§ What you need to do:
Reproduce only the lines of the material below that start at the line containing "Keep writing the" and stop at the line containing "return flat_across_hand(points, PALM_DEPTH". Keep both end lines.

§ Data records:
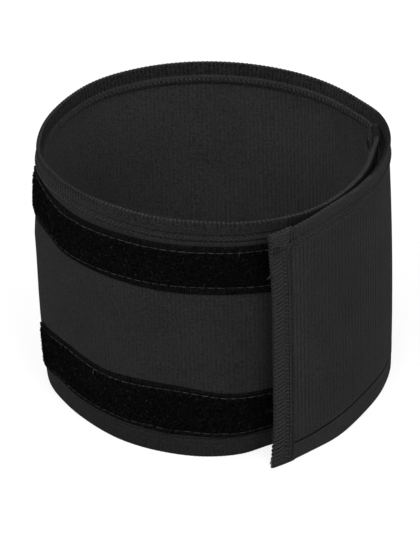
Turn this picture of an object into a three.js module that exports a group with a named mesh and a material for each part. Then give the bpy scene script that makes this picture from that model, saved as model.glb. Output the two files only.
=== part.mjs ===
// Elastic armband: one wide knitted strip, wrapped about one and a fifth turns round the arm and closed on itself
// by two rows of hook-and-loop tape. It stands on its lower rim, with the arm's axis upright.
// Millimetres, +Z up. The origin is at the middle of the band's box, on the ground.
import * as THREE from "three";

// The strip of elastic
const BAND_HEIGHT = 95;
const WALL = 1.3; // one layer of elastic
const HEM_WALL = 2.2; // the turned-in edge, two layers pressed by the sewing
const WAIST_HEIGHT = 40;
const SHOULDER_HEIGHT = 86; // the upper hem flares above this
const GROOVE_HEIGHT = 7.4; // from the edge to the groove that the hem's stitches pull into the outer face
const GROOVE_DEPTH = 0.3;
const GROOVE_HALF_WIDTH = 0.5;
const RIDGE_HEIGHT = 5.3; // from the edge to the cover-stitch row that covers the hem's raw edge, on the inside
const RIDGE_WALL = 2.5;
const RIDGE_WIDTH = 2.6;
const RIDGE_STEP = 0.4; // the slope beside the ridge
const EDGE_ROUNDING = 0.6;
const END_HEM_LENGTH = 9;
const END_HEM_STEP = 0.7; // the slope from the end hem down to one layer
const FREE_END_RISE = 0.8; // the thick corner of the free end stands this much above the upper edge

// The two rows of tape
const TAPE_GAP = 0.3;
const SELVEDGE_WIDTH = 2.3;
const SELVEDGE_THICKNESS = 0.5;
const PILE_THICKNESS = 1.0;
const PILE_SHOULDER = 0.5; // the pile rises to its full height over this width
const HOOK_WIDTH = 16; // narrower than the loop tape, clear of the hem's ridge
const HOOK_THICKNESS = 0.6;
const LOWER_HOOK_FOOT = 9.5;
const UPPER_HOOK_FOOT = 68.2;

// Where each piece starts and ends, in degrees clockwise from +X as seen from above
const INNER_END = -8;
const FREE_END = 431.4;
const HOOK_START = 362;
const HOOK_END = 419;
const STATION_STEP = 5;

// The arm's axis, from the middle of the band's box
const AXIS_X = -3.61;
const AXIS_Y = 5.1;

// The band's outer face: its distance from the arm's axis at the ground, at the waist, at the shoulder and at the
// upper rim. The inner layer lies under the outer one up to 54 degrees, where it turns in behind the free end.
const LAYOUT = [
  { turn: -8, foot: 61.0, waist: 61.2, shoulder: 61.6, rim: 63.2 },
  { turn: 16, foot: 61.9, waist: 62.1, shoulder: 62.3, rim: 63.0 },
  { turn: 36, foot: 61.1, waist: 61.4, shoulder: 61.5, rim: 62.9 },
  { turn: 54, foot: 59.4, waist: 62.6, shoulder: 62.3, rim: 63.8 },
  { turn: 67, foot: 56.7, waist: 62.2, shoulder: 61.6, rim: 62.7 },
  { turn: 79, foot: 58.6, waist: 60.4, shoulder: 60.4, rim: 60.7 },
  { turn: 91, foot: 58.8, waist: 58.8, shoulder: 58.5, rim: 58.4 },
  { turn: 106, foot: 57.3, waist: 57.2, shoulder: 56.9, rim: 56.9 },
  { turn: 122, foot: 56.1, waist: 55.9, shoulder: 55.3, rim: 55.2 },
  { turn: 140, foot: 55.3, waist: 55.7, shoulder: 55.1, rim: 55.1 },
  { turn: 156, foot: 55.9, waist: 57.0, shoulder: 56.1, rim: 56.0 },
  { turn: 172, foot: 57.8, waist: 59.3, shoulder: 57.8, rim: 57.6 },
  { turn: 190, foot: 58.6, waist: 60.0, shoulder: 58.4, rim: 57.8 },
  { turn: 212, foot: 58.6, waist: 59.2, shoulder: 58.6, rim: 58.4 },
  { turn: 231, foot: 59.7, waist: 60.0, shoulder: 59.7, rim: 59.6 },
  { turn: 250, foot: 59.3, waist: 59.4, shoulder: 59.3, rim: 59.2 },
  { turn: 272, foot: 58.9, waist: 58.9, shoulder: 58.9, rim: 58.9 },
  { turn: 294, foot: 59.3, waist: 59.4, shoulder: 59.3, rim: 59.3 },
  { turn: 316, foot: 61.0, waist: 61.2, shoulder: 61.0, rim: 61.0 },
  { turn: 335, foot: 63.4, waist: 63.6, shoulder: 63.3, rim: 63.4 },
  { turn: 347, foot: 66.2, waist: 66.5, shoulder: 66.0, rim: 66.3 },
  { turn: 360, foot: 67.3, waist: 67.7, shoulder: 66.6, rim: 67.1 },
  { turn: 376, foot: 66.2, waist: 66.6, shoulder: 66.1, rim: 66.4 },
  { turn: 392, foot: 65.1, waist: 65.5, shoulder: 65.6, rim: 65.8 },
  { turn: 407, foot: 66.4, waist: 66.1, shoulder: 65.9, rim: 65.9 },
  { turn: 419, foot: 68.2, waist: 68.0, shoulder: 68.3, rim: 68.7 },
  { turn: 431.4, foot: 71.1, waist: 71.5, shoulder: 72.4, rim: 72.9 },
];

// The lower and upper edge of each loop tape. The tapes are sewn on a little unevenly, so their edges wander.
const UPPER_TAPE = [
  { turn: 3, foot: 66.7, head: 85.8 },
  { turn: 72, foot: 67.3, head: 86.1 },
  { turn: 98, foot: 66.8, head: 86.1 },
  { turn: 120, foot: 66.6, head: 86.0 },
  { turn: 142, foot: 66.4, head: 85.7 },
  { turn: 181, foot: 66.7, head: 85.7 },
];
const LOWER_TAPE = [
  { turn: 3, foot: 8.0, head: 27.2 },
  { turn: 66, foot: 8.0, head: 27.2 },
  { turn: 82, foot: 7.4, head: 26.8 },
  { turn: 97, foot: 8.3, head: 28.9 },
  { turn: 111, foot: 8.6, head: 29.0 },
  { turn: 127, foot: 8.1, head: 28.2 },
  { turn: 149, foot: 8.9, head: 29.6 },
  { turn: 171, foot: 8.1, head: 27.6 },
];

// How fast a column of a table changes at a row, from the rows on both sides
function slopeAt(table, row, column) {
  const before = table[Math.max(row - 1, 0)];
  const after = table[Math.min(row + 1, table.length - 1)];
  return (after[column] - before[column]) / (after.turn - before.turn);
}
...
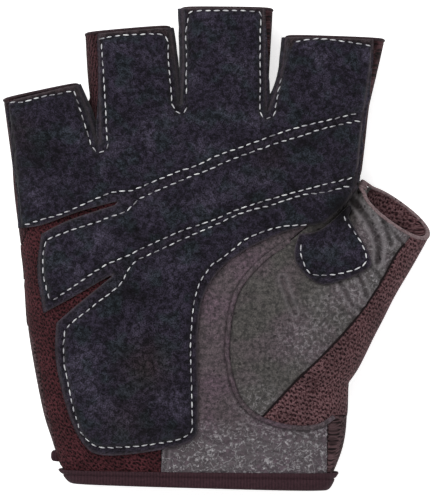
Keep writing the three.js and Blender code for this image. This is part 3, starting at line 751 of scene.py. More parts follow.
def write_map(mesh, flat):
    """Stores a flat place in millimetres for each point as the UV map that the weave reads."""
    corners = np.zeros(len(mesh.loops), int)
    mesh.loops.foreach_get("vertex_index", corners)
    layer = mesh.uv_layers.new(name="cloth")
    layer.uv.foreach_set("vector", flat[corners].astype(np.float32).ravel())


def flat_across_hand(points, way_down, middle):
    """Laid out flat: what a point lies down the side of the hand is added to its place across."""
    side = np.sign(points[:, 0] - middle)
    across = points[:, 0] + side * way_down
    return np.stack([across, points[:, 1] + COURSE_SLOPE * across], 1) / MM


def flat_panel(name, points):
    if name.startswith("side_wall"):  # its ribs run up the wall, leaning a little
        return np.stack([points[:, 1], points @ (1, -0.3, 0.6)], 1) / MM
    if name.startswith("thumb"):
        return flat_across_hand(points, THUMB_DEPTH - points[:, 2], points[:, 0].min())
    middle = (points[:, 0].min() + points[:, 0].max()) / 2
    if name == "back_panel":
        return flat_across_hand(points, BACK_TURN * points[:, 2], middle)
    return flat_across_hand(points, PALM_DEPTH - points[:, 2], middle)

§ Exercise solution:
Keep writing the three.js and Blender code for this image. This is part 3, starting at line 751 of scene.py. More parts follow.
def write_map(mesh, flat):
    """Stores a flat place in millimetres for each point as the UV map that the weave reads."""
    corners = np.zeros(len(mesh.loops), int)
    mesh.loops.foreach_get("vertex_index", corners)
    layer = mesh.uv_layers.new(name="cloth")
    layer.uv.foreach_set("vector", flat[corners].astype(np.float32).ravel())


def flat_across_hand(points, way_down, middle):
    """Laid out flat: what a point lies down the side of the hand is added to its place across."""
    side = np.sign(points[:, 0] - middle)
    across = points[:, 0] + side * way_down
    return np.stack([across, points[:, 1] + COURSE_SLOPE * across], 1) / MM


def flat_panel(name, points):
    if name.startswith("side_wall"):  # its ribs run up the wall, leaning a little
        return np.stack([points[:, 1], points @ (1, -0.3, 0.6)], 1) / MM
    if name.startswith("thumb"):
        return flat_across_hand(points, THUMB_DEPTH - points[:, 2], points[:, 0].min())
    middle = (points[:, 0].min() + points[:, 0].max()) / 2
    if name == "back_panel":
        return flat_across_hand(points, BACK_TURN * points[:, 2], middle)
    return flat_across_hand(points, PALM_DEPTH - points[:, 2], middle)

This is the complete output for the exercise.